Thanks for pointing out the fecklessness of our government and major news sources. I have been astonished many times to read endorsements of X as "a prominent member of the moderate Muslim community," when it takes me less than 5 minutes on Google to uncover X's unsavory associations. How do they keep coming up with these creeps - lauding them as statesmen, inviting them to lecture on Muslim-American relations, praising their sensible and moderate policies? Our local paper recently carried a guest editorial by a writer identified only as "a law student." A few minutes' research told me that he was also a member of several Muslim Brotherhood-linked groups.

Apparently our leaders' definition of a "moderate Muslim" is "any smooth talker whose background we have not checked out."
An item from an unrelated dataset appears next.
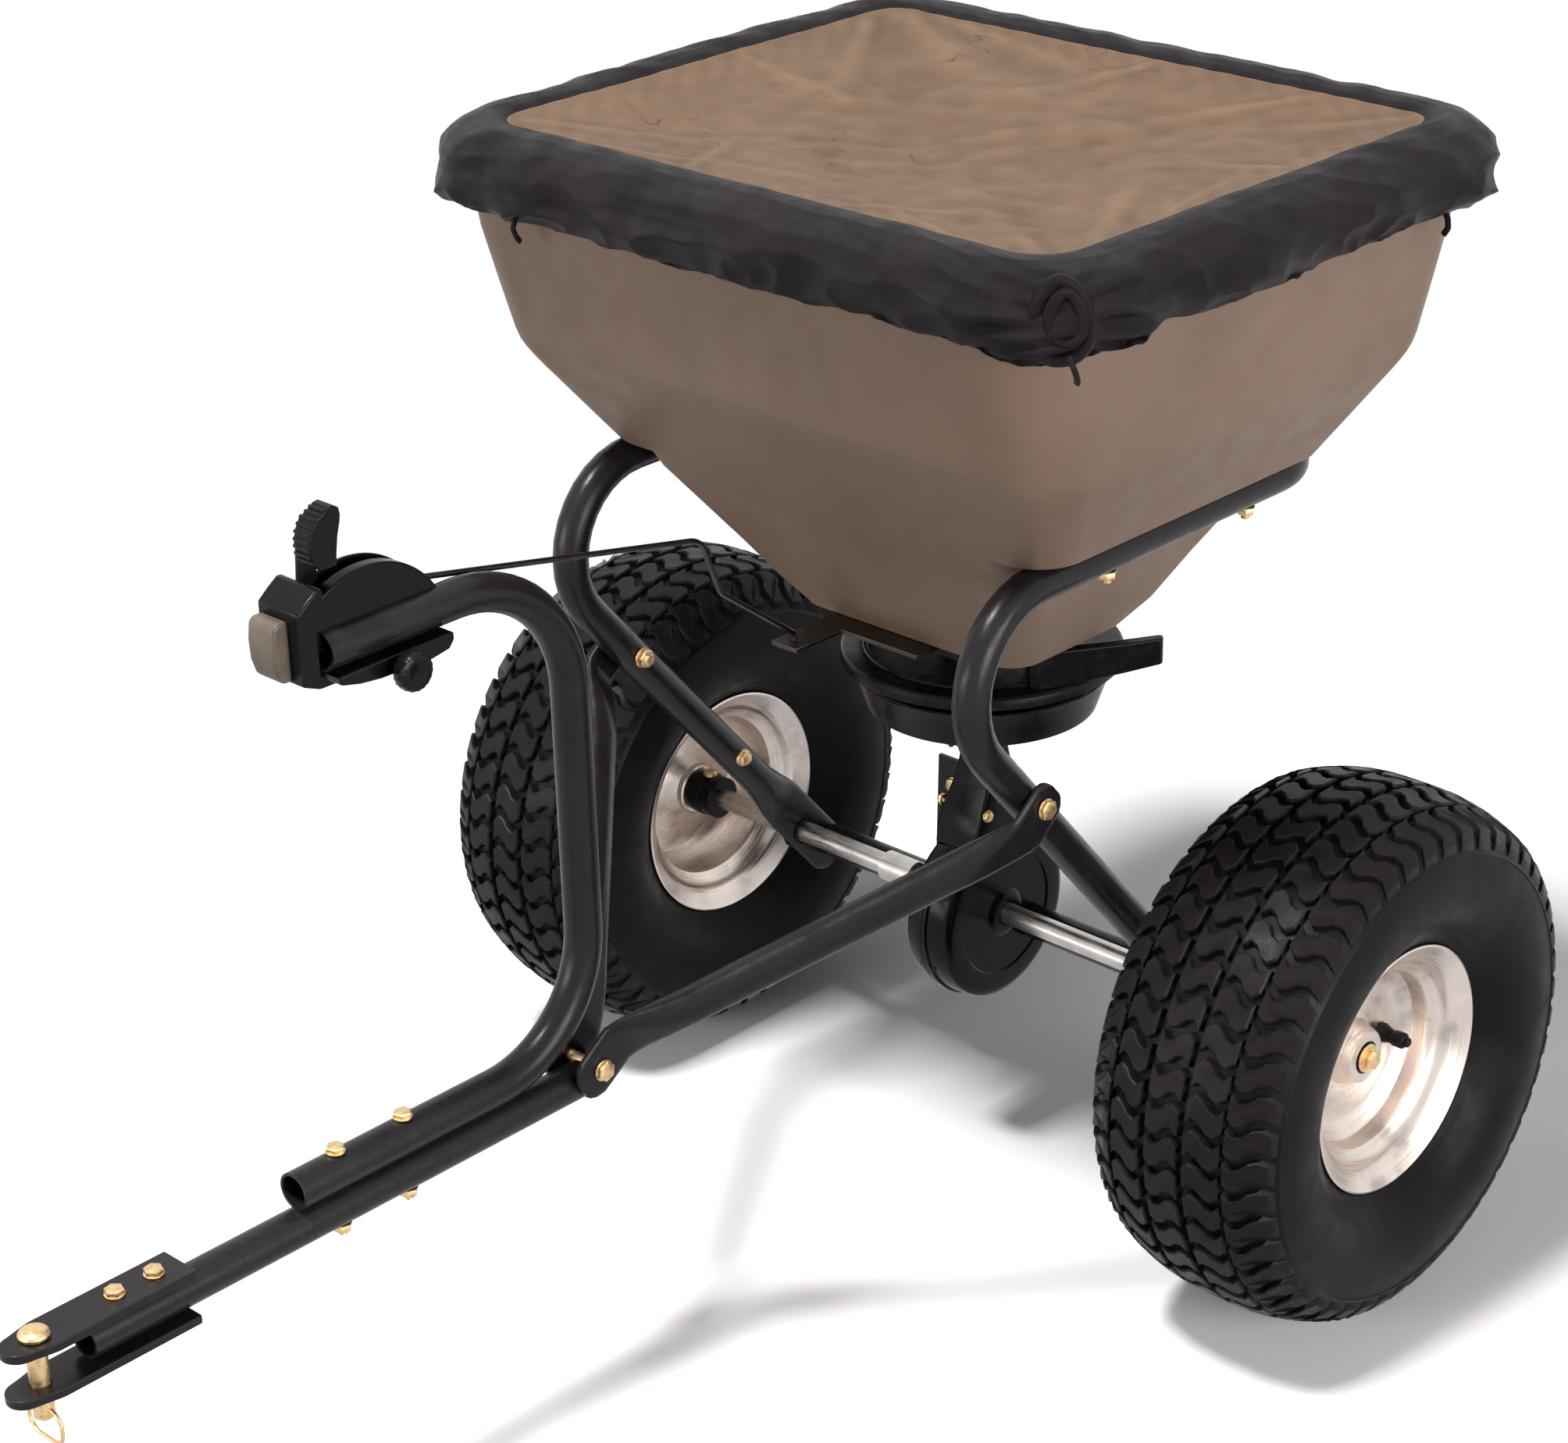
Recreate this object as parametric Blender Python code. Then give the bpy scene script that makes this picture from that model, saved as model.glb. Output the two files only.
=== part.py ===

And their definition of "dangerous Islamist?" Shut up, go away, using those words means you're Islamophobic, la la la I can't hear you!


Joined
Sep '10
liberal jim

When I read you or Ms Levy’s posts I am aware that both of you, like all people, have biases and that what you write may be affected by these biases.  I do not however consider that you are writing to intentionally misinform people.  I do not have this attitude with many.  Riedel if he was a reasonably competent intelligence officer knows what is going on, that does not mean he is writing what he knows.  I would suggest that if the MB is portrayed as a moderate organization it makes it more politically expedient for State to carry on a dialog with them. Being  ex-intelligence,  this may be who Riedel is carrying water for or there may be many other possibilities.   

Franco
Joined
Sep '10
Franco

I listened to a segment featuring Frank Gafney on Mark Levin radio show last night, and while not as detailed as your analysis here, he was saying essentially the same thing.
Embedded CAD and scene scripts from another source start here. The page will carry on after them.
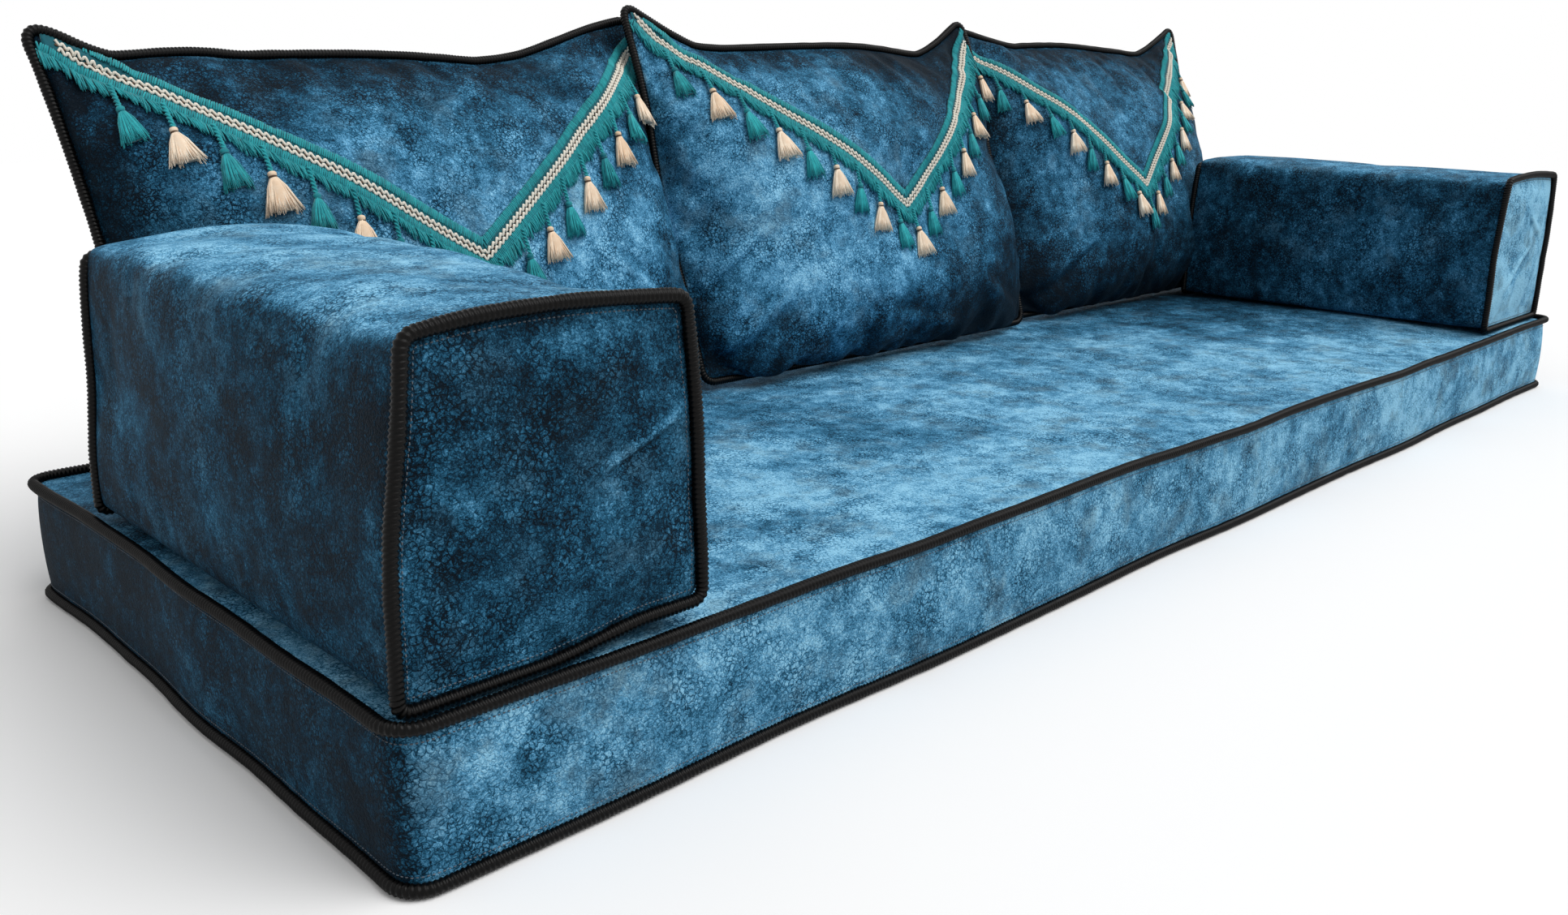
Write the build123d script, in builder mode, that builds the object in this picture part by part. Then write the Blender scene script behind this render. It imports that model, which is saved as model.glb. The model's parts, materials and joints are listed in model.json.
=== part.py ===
"""Majlis floor sofa: a piped foam mattress, two block armrests and three leaning back cushions.

Millimetres, +Z up. +X runs along the seat to the right-hand armrest, seen from the front, and +Y
runs from the front edge to the back. The origin is the centre of the mattress's underside.
"""
import os
from math import cos, radians, sin, sqrt, tan

from build123d import *

os.makedirs("parts", exist_ok=True)

# Cloth, piping and clearances shared by all the covers
fabric = 1.5
seat_gap = 0.3
overrun = 20
piping_radius = 5
piping_offset = 2.5  # from a cover's edge out to the piping's centre, each way

# Mattress
mattress_length = 1995
mattress_depth = 652
mattress_height = 107
mattress_corner = 18
core_chamfer = 8  # foam cut back above the bottom piping

# Armrests
arm_length = 484
arm_height = 210
arm_base_width = 220
arm_top_width = 194
arm_side_bulge = 3
arm_top_bulge = 5
arm_edge_round = 18
arm_left_inset = 117.5  # armrest's middle from the mattress's end
arm_right_inset = 113.5
arm_left_setback = 12.5  # armrest's front face behind the mattress's front face
arm_right_setback = 24

# Back cushions
cushion_width = 626
cushion_height = 432
cushion_lean = 18
cushion_left_inset = 383.9  # cushion's middle from the mattress's end
cushion_right_inset = 356.7
cushion_side_setback = 97  # seam's foot in front of the mattress's back face
cushion_middle_setback = 128
front_crown = 90
rear_crown = 55
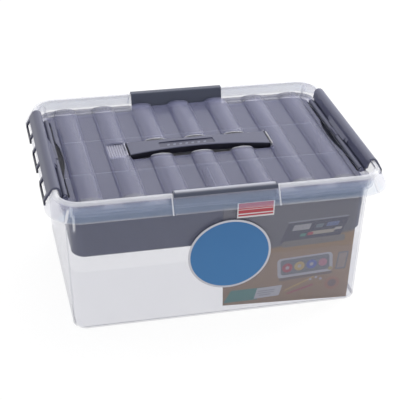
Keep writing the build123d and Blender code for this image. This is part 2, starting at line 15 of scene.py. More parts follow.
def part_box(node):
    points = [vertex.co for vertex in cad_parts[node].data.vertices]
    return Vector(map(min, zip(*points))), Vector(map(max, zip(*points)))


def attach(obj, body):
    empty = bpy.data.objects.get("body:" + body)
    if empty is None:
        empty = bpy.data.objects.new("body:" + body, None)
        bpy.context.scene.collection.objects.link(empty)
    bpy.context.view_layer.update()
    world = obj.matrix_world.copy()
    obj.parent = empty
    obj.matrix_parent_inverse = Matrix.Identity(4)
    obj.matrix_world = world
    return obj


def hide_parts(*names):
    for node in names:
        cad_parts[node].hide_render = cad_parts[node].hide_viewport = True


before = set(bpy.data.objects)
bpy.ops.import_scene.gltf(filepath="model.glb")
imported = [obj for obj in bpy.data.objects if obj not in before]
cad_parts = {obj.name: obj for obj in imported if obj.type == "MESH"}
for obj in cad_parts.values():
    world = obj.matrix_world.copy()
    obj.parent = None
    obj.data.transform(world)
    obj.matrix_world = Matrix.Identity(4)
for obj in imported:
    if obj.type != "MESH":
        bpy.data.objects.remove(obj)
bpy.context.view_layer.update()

bl_info = {
    "name": "Storage Box Looks",
    "version": (1, 0, 0),
    "blender": (4, 5, 0),
    "location": "View3D > Sidebar > Storage Box",
    "description": "Finishes of a clear storage box, its lid, clips, handle, tray, card and stickers",
    "category": "Object",
}

MM = 0.001
WHITE = (1.0, 1.0, 1.0, 1.0)

# The camera and the lamps face this point
LOOK_AT = Vector((2.291 * MM, -5.021 * MM, 90 * MM))

# Name, place, width and height of each lamp in metres, and the setting that holds its power
LAMPS = (
    ("top_softbox", (0.25, 0.35, 1.1), 1.0, 1.0, "top_light"),
    ("side_softbox", (-1.0, -0.9, 0.8), 0.7, 0.7, "side_light"),
    ("back_softbox", (1.3, 0.6, 0.6), 0.7, 0.7, "back_light"),
    ("rim_strip", (0.35, 1.5, 0.48), 1.6, 0.14, "strip_light"),
)

# How bright the floor looks where no shadow falls, and the tones of its speckle
FLOOR_WHITE = 1.08
FLOOR_TONES = ((0.86, 0.86, 0.86), (0.90, 0.90, 0.90))

# Clear plastic: share of its colour left in the flow marks, and the gain and the sharpness of the
# film at glancing angles
FLOW_SHADE = 0.92
TUB_EDGE = (0.9, 8.0)
LID_EDGE = (0.5, 3.0)

# Heights above which the tub's film changes; above the last one the rim's top is a painted highlight
LOW_WALL_TOP = 80 * MM
SKIRT_FILM_BOTTOM = 154 * MM
CREST_BOTTOM = 172.5 * MM

# Details of the skirt, with its painted highlights on the corners, the lower edge and the ribs, and
# of the tub's bottom edge. A pair is where a mask starts and ends to fade
LOOP_RAISE = 0.3 * MM  # from the skirt's lower edge up to the clips' loops
BAND_MARGIN = 0.7 * MM  # how far the band's mask starts below the skirt's edge
BAND_FADE = (170 * MM, 174 * MM)
GLINT_EDGE = (1.2 * MM, 2.4 * MM)  # from the middle of the light line to its sides
GLINT_START = 2 * MM  # from the start of the round corner
GLINT_FADE_IN = (128 * MM, 140 * MM)
GLINT_FADE_OUT = (169 * MM, 173 * MM)
LIP_HEIGHT = 0.9 * MM
LIP_END_DEPTH = 13 * MM  # in from the skirt's outside at the short ends
RIB_HALF_THICKNESS = 0.6 * MM
BASE_EDGE_DEPTH = 3 * MM
BASE_EDGE_FADE = (2.4 * MM, 4.2 * MM)

# Heights on the lid, from its sunk parts up to the crowns of its humps
VALLEY_FILM_BOTTOM = 160.5 * MM
SUNK_TOP = 161.5 * MM
POCKET_SHADE_TOP = 162 * MM
HUMP_FILM_BOTTOM = 163.6 * MM
FLANK_LIGHT_BOTTOM = 164 * MM
SIDE_CUT_BOTTOM = 166 * MM
CROWN_BOTTOM = 166.3 * MM

# Where the painted light on a hump's right flank starts, as a share of its half width from its middle
FLANK_LIGHT_START = -0.5

# Painted shade and highlights round the handle's pocket, and how deep the ribs show in the pad's painted
# sheen
POCKET_MARGIN = 1 * MM  # how far the shade reaches past the pocket's sides
CUT_MARGIN = 0.1 * MM  # how far a bright edge starts inside the pocket
SIDE_CUT_WIDTH = 1.0 * MM
END_CUT_WIDTH = 1.4 * MM
END_CUT_INSET = 4 * MM  # length left out at each end of the short bright edges
PAD_RIB_DEPTH = 0.25

# Levels of the noise between which the scuffs' lines and the patches that hold them show up
SCUFF_LINES = (0.58, 0.70)
SCUFF_PATCHES = (0.45, 0.65)

# Dark plastic: its roughness, how much lighter its flow marks and scuffs are, the depth and the
# strength of its grain, the painted shade on the clips' feet and the painted highlight on the tray's ears
SATIN_ROUGHNESS = 0.36
DARK_FLOW_SHADE = 1.15
SCUFF_SHADE = 1.5
SCUFF_LIFT = 0.01
GRAIN_DEPTH = 0.1 * MM
CLIP_GRAIN = 0.02
TRAY_GRAIN = 0.01
FOOT_FADE = 9 * MM
FOOT_SHADE = 0.75
EAR_TOP_WIDTH = 7.6 * MM  # from the ear's outside to its inner edge
EAR_TOP_DEPTH = 1.6 * MM  # down from the highest point

# The recess on the handle and the marks in it
RECESS_WALL = 0.5 * MM
RECESS_CORNER = 2 * MM
MARK_COUNT = 7
MARK_DROP = 0.6 * MM  # towards the front from the recess's middle line
MARK_HALF_LENGTH = 1.5 * MM
MARK_HALF_WIDTH = 1.9 * MM
MARK_CORNER = 1.2 * MM
MARK_LEAN = 0.3

# Prints: strength of the paper's grain, softness of the oval's ring, and the place up the striped
# sticker and the half height of each of its bands
PAPER_GRAIN = 0.04
RING_SOFTNESS = 0.015
STRIPE_BORDER = 1.6 * MM
STRIPES = ((0.76, 4.0 * MM), (0.40, 2.1 * MM), (0.16, 0.9 * MM))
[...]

It seems to me there is some knowledge in mid-level of most of our agencies, but it is politically inconvienient to those at the top to act, or make declarations, so there is  willful blindness on their part.

It is the macrocosm of denial that most Americans have about Islam.

It took me a while to wrap my head around what the dominant form of Islam (that is, radical Islam) is about. Americans brought up in the Judeo-Christian tradition literally cannot comprehend the mentality. There is no place in their minds that will hold that these people fundamentally reject their worldview, fundamentally reject their right to life and happiness and are simply bent on their destruction.

Our leaders desperately want to believe there are many who are moderates, and also believe this would be the route to solving these complicated problems - but that is precisely what a Judeo-Christian would think! And of course the radicals have provided roleplayers to take advantage of these hopes and delusions.

CJRun
Joined
Dec '10
CJRun

 The diabolic duet of petrodollars and marxism has propelled these moderates into the military, law enforcement, academia, and the press.  Too many fool themselves that the emperor is a sharp dressed man.

Andy McCarthy also took this on, yesterday.

Paul A. Rahe

Never underestimate our capacity for engaging in wishful thinking. That is what we did with regard to Khomeini. That is what we will do with regard to the Muslim Brotherhood.

John Marzan
Joined
Oct '10
John Marzan

Claire, if mubarak is deposed, do you think it's a good idea to ban the Muslim Brotherhood from running in elections for at least 2 years?

Or will it only force them to use fake moderates sympathetic to their side to bypass this.

Kenneth
Joined
Jul '10
Kenneth

It's alright, folks,  Jimmy Carter has weighed in with a demand that Mubarak step down. 

Case closed.  Nothing to see here.  Go about your business....

Karen
Joined
May '10
Karen

Riedel's piece sounds like a "let's hedge our bets." He's clearly running interference for the Obama administration. His wiki bio suggests his political persuasion. But he's been out of the CIA since 2006. He's out of the loop and has been for a few years. So, I wouldn't assume his point of view is representative of current officers. The CIA does occasionally put out misinformation intentionally, while sometimes they just call things wrong. 

However, I do think the powers that be in D.C. have been anticipating the possibility of Egypt's fall to the MB and have planned accordingly. In 2008, the Norfolk based carrier USS Roosevelt made an unprecedented port call to Cape Town, South Africa. You can read it many ways, but I think the Navy is planning Middle East deployment scenarios that don't include the Med/Suez Canal.